## WORK INSTRUCTIONS
Reproduce, please, only the lines from the first line below to the line containing "const LEAN_TOP_Z = 436;", inclusive.

## DATA BLOCK
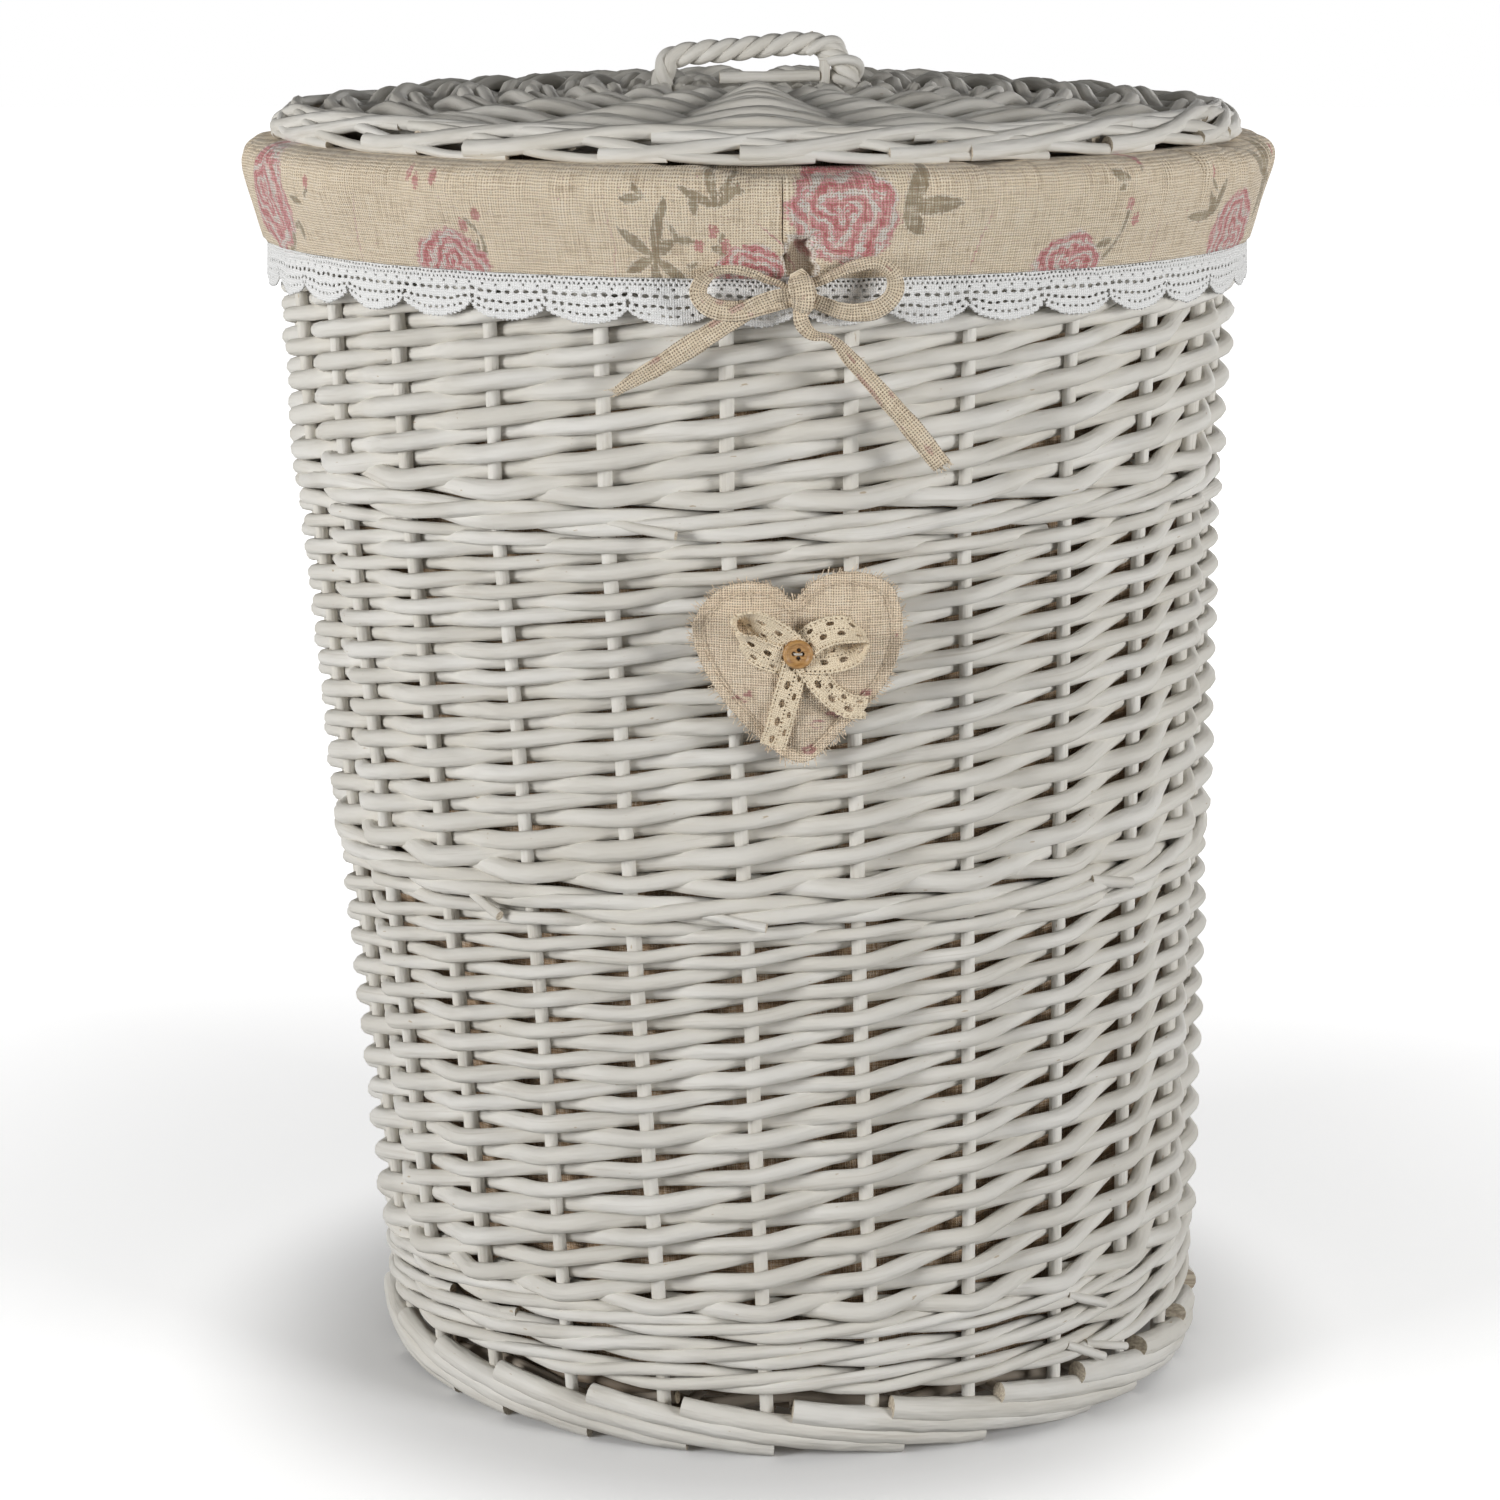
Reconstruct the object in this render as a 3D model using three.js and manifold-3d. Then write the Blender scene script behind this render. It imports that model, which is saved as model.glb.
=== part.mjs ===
// A tapered oval laundry basket of white painted willow: a woven wall on upright stakes, a removable
// fabric liner with a lace edged cuff and a drawstring bow, a stuffed heart on the front, and a
// lift-off woven lid with a twisted handle. Millimetres, +Z up, front towards -Y, floor at z = 0.

import * as THREE from "three";
import { mergeVertices } from "three/addons/utils/BufferGeometryUtils.js";
import Module from "manifold-3d";

const wasm = await Module();
wasm.setup();

// Plan shape: every ring is an oval, wider (X) than deep (Y).
const DEPTH_RATIO = 0.889;
const RING_SEGMENTS = 36;
const GAP = 0.3;

// Wall: half-widths grow with height, and the lower wall leans sideways.
const WALL_OUTER_BASE = 198;
const WALL_FLARE = 0.05;
const WALL_OUTER_MAX = 223.4;
const WALL_THICKNESS = 17;
const LEAN_AT_BASE = 17.75;
const LEAN_TOP_Z = 436;

// Heights of the wall's bands.
const FOOT_TOP_Z = 30;
const WALE_BOTTOM_Z = 33;
const WALL_BANDS = [
  ["bottom_wale", WALE_BOTTOM_Z, 67],
  ["lower_weave", 67, 254],
  ["lower_mid_wale", 254, 264],
  ["middle_weave", 264, 426],
  ["upper_mid_wale", 426, LEAN_TOP_Z],
  ["upper_weave", LEAN_TOP_Z, 560],
  ["top_border", 560, 579],
];

// Stakes.
const STAKE_COUNT = 25;
const STAKE_RADIUS = 2.9;
const STAKE_SIDES = 6;
const STAKE_FROM_OUTER = 9;
const STAKE_CLEARANCE = 0.4;
const STAKE_BOTTOM_Z = 12;
const STAKE_TOP_Z = 573;

// Base.
const FOOT_INNER = 183.5;
const FOOT_OUTER = 199;
const BASE_BOTTOM_Z = 11;
const BASE_TOP_Z = 25;
const BASE_STICK_LENGTH = 320;
const BASE_STICK_WIDTH = 8;
const BASE_STICK_HEIGHT = 6;
const STICK_SPACING = 24;

// Liner.
const CLOTH = 2.5;
const BAG_GAP = 1;
const BAG_BOTTOM_Z = 25.6;
const BAG_TOP_Z = 575;
const CUFF_TOP_Z = 584.4;
const CUFF_BOTTOM_Z = 539;
const CUFF_BULGE = 236;
const LACE_BOTTOM_Z = 518;
const LACE_INNER = 224.4;

// Drawstring bow, in front of the lace.
const BOW_X = 18;
const BOW_Z = 533;
const BOW_BACK_Y = -204;
const TAPE_WIDTH = 9;
const TAPE_THICKNESS = 1.6;

// Heart ornament.
const HEART_X = 18;
const HEART_Z = 377;
const HEART_WIDTH = 93;
const HEART_HEIGHT = 84;
const HEART_THICKNESS = 9;
const HEART_BACK_Y = -194;
const BUTTON_RADIUS = 6.3;

// Lid.
const LID_BOTTOM_Z = 585;
const LID_HALF_WIDTH = 225;
const LID_RIM_HEIGHT = 18;
const LID_RIM_WIDTH = 18;
const LID_WEAVE_BOTTOM_Z = 588;
const LID_TOP_Z = 610;
const LID_STICK_LENGTH = 380;
const HANDLE_HALF_SPAN = 43.2;
const HANDLE_RADIUS = 5.3;
const HANDLE_FOOT_Z = 591;
const HANDLE_TOP_Z = 630;

const willow = new THREE.MeshStandardMaterial({ color: 0xd9d3c8, roughness: 0.55, metalness: 0 });
const linen = new THREE.MeshStandardMaterial({ color: 0xc9b795, roughness: 0.9, metalness: 0 });
const lace = new THREE.MeshStandardMaterial({ color: 0xdfe2e2, roughness: 0.9, metalness: 0 });
const tape = new THREE.MeshStandardMaterial({ color: 0xb3a186, roughness: 0.9, metalness: 0 });
const heartLinen = new THREE.MeshStandardMaterial({ color: 0xb9a796, roughness: 0.9, metalness: 0 });
const creamLace = new THREE.MeshStandardMaterial({ color: 0xddcfb0, roughness: 0.9, metalness: 0 });
const buttonWood = new THREE.MeshStandardMaterial({ color: 0xa9814b, roughness: 0.45, metalness: 0 });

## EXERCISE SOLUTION
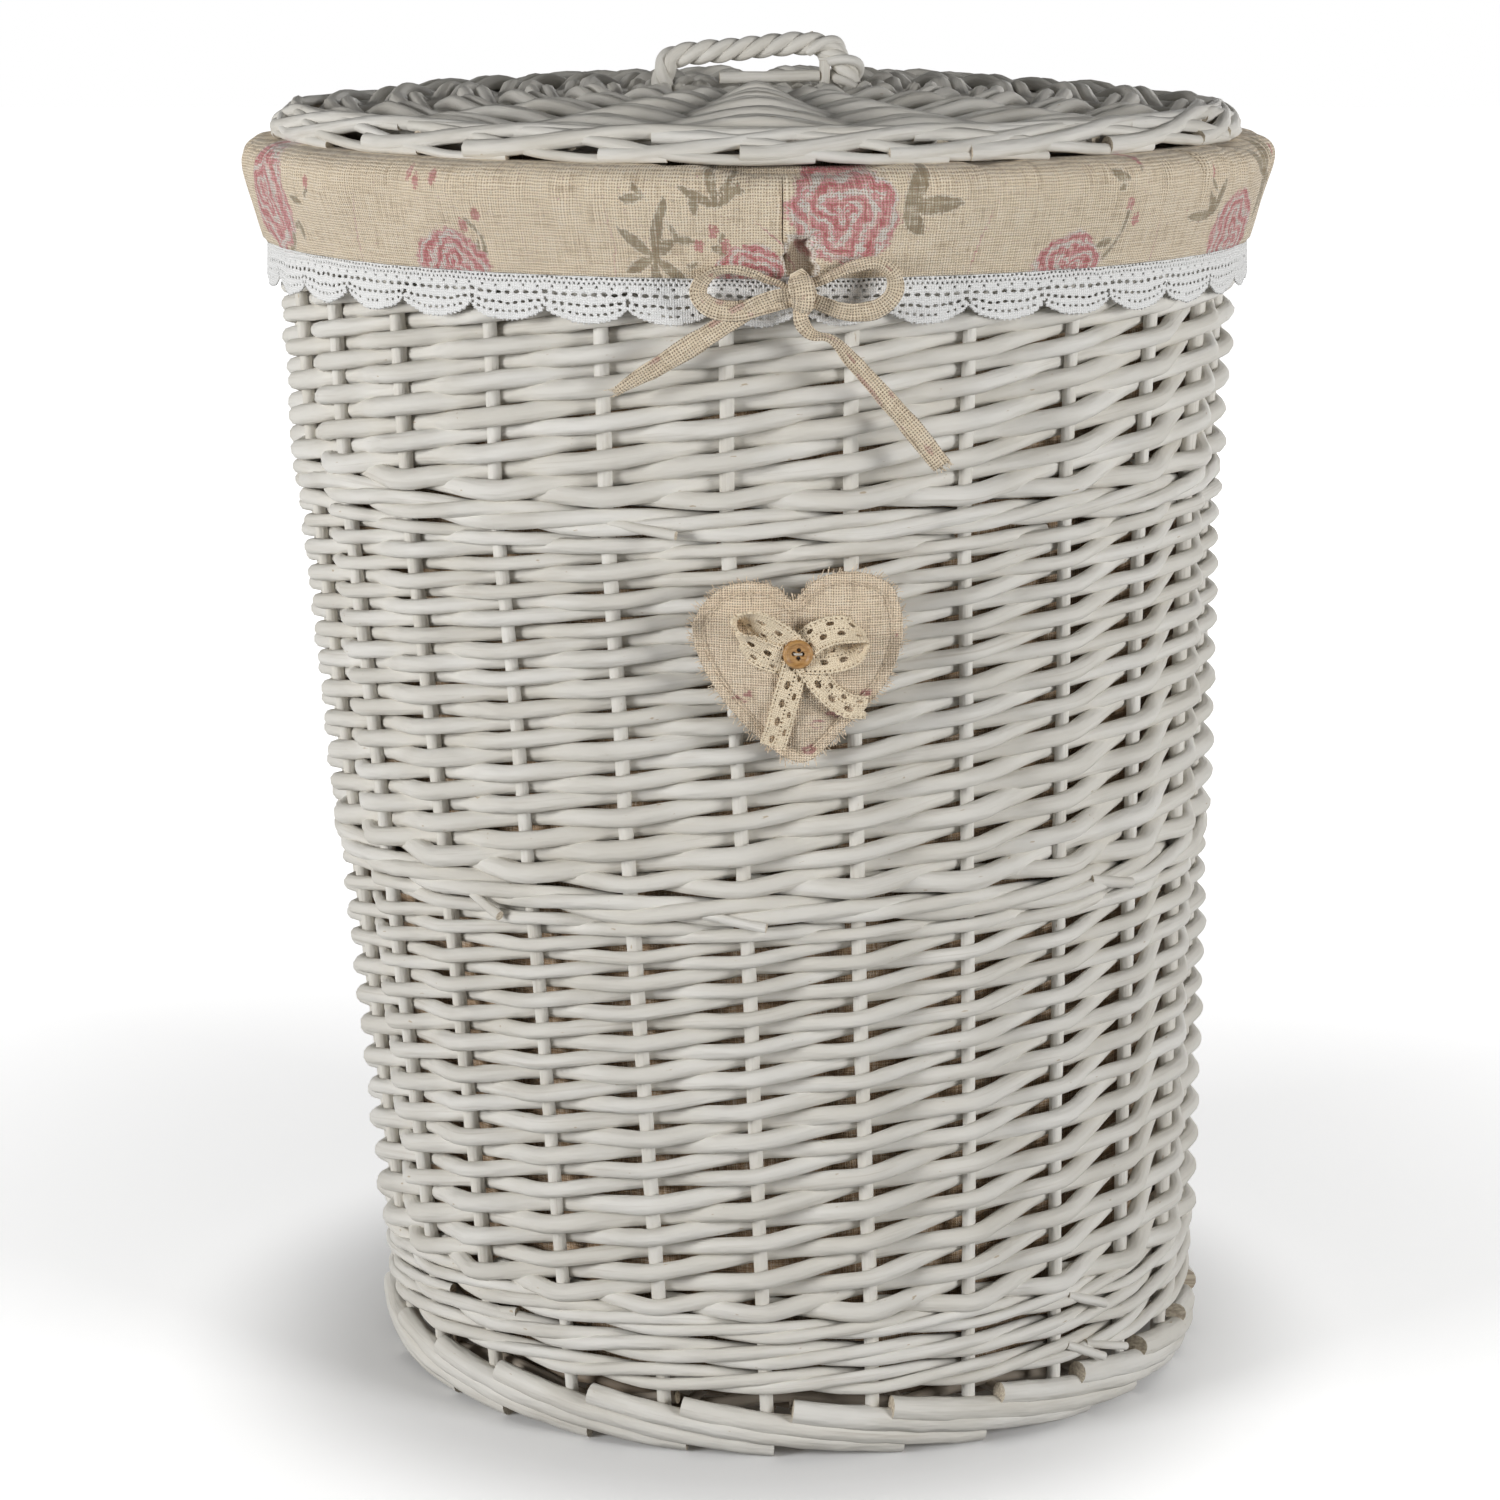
Reconstruct the object in this render as a 3D model using three.js and manifold-3d. Then write the Blender scene script behind this render. It imports that model, which is saved as model.glb.
=== part.mjs ===
// A tapered oval laundry basket of white painted willow: a woven wall on upright stakes, a removable
// fabric liner with a lace edged cuff and a drawstring bow, a stuffed heart on the front, and a
// lift-off woven lid with a twisted handle. Millimetres, +Z up, front towards -Y, floor at z = 0.

import * as THREE from "three";
import { mergeVertices } from "three/addons/utils/BufferGeometryUtils.js";
import Module from "manifold-3d";

const wasm = await Module();
wasm.setup();

// Plan shape: every ring is an oval, wider (X) than deep (Y).
const DEPTH_RATIO = 0.889;
const RING_SEGMENTS = 36;
const GAP = 0.3;

// Wall: half-widths grow with height, and the lower wall leans sideways.
const WALL_OUTER_BASE = 198;
const WALL_FLARE = 0.05;
const WALL_OUTER_MAX = 223.4;
const WALL_THICKNESS = 17;
const LEAN_AT_BASE = 17.75;
const LEAN_TOP_Z = 436;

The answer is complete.